── Collected data ──

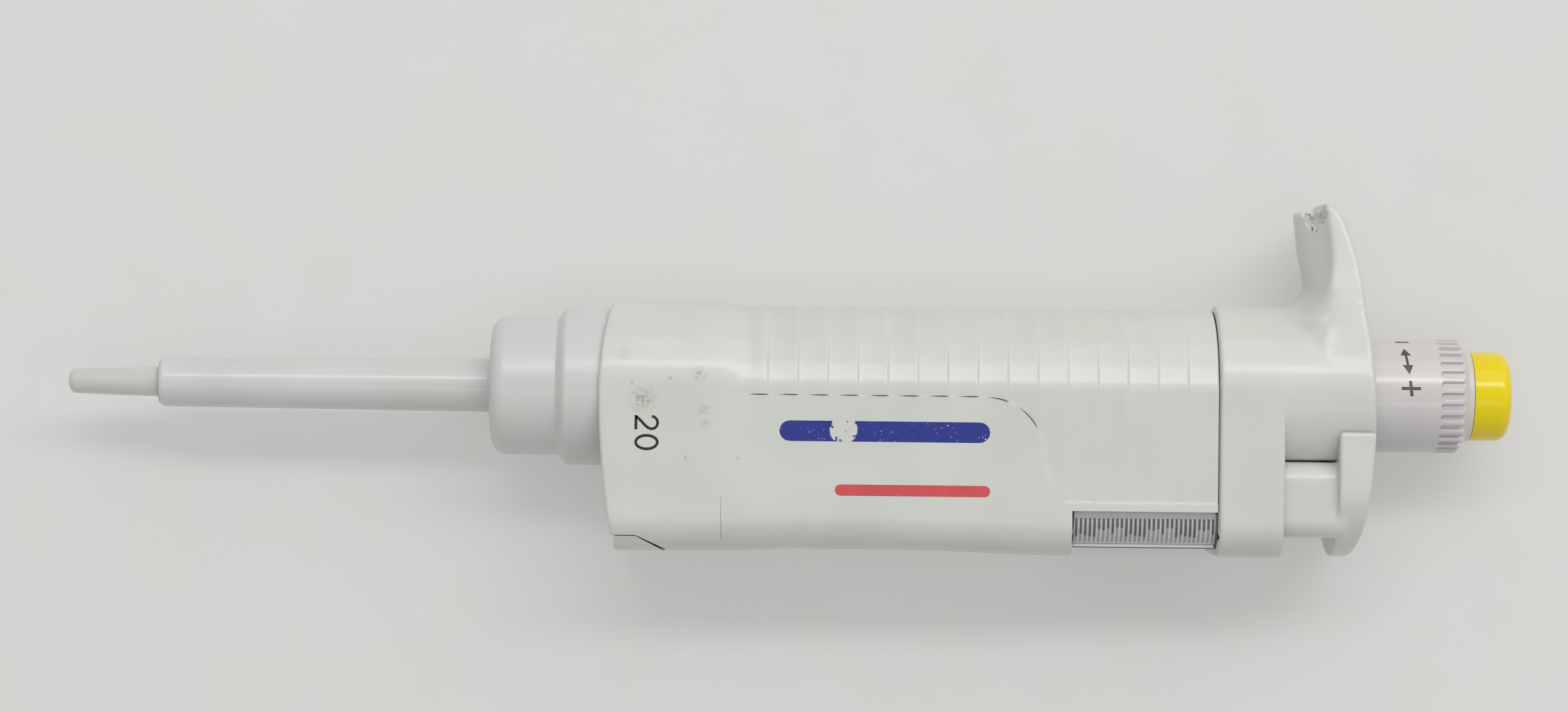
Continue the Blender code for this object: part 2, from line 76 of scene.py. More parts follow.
def srgb(red, green, blue):
    """Linear colour of 0 to 255 display values."""
    return tuple(
        c / 12.92 if c <= 0.04045 else ((c + 0.055) / 1.055) ** 2.4
        for c in (red / 255, green / 255, blue / 255)
    )


# ---------------------------------------------------------------- materials


class Graph:
    """A material's node tree, with short calls for its usual nodes."""

    def __init__(self, name):
        self.material = bpy.data.materials.new(name)
        self.material.use_nodes = True
        self.tree = self.material.node_tree
        self.shader = self.tree.nodes["Principled BSDF"]
        self.place = self.add("ShaderNodeTexCoord").outputs["Object"]

    def add(self, kind, inputs=None, **settings):
        node = self.tree.nodes.new(kind)
        for key, value in settings.items():
            setattr(node, key, value)
        for key, value in (inputs or {}).items():
            if isinstance(value, bpy.types.NodeSocket):
                self.tree.links.new(value, node.inputs[key])
            else:
                node.inputs[key].default_value = value
        return node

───

Exercise directions – Print only the lines from the top of the data above down to the line holding "node tree, with", inclusive.

Solution to this task –
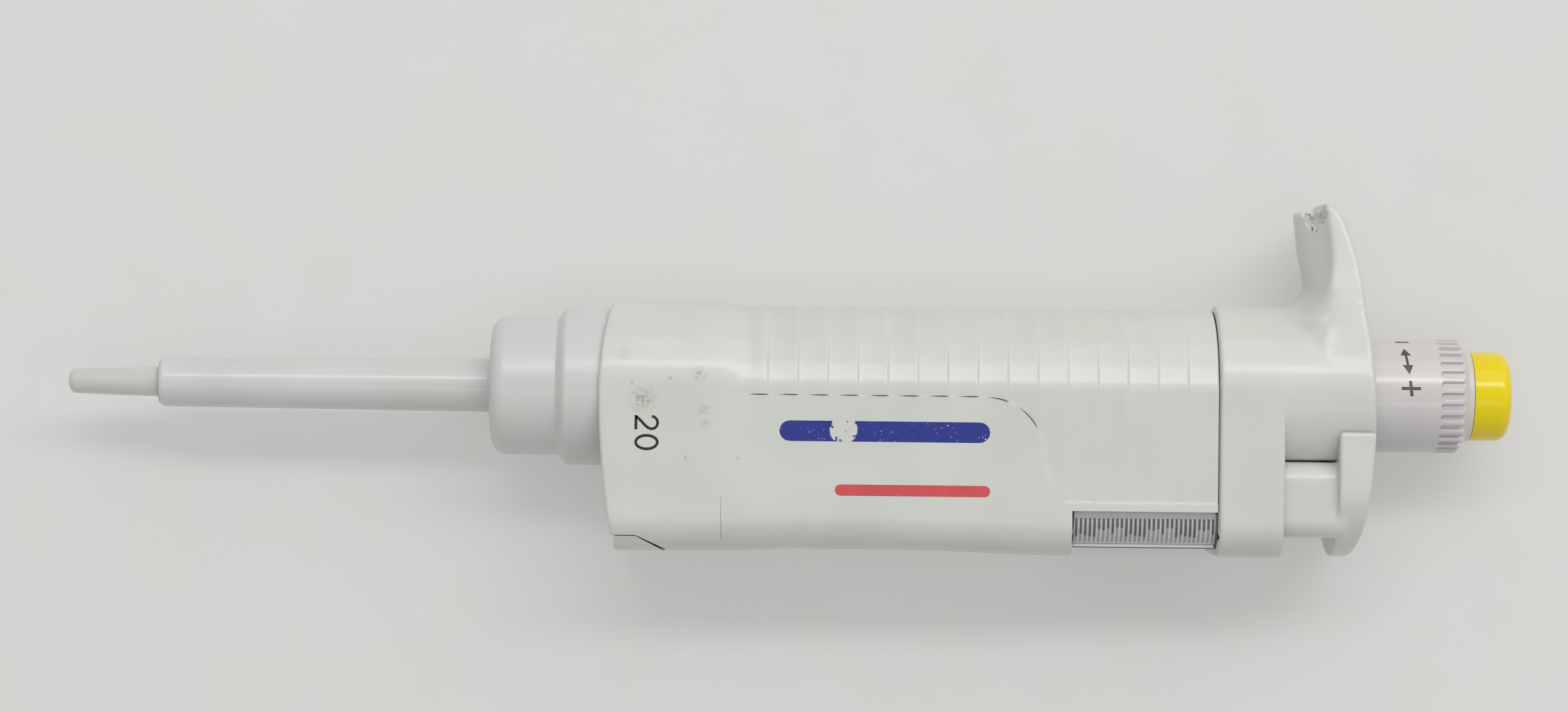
Continue the Blender code for this object: part 2, from line 76 of scene.py. More parts follow.
def srgb(red, green, blue):
    """Linear colour of 0 to 255 display values."""
    return tuple(
        c / 12.92 if c <= 0.04045 else ((c + 0.055) / 1.055) ** 2.4
        for c in (red / 255, green / 255, blue / 255)
    )


# ---------------------------------------------------------------- materials


class Graph:
    """A material's node tree, with short calls for its usual nodes."""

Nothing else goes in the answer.